Can I deduct my daily commute?
No. The IRS considers the drive from home to your primary workplace a personal expense, even if you are self-employed. The exception is if you have a qualifying home office that is your principal place of business — then travel from home to a client site is deductible. Travel between two work locations is always deductible.
Can I use both methods in the same year?
No, but you can switch between years. Pick standard mileage or actual expenses for each vehicle at the start of the year. If you start with standard, you can switch to actual in later years (with basis adjustments). If you start with actual, you are locked into actual for the life of that vehicle.

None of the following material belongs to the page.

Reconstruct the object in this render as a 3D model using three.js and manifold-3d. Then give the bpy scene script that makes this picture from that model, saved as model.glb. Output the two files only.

Does this apply to W-2 employees?
Generally no, since the 2017 Tax Cuts and Jobs Act. Unreimbursed employee expenses, including mileage, are no longer deductible on federal returns through 2025. Some states (California, Pennsylvania, others) still allow it at the state level. If your employer reimburses mileage, the reimbursement is tax-free up to the IRS rate.
Can I deduct parking and tolls on top of the mileage rate?
Yes. Parking fees and tolls for business trips are deductible separately — the standard mileage rate covers operating costs (fuel, depreciation, insurance) but not transaction fees. Keep receipts. Commuting-related parking at your primary workplace is not deductible, consistent with the commuting rule.
Does the standard mileage rate work for electric vehicles?
Yes. The IRS rate is the same regardless of fuel type. EVs usually win bigger with the standard method because electricity is cheap and actual expenses are low. A Model 3 running 15,000 business miles at $0.70/mi deducts $10,500, while actual expenses might only be $2,500 — the standard rate is the better choice.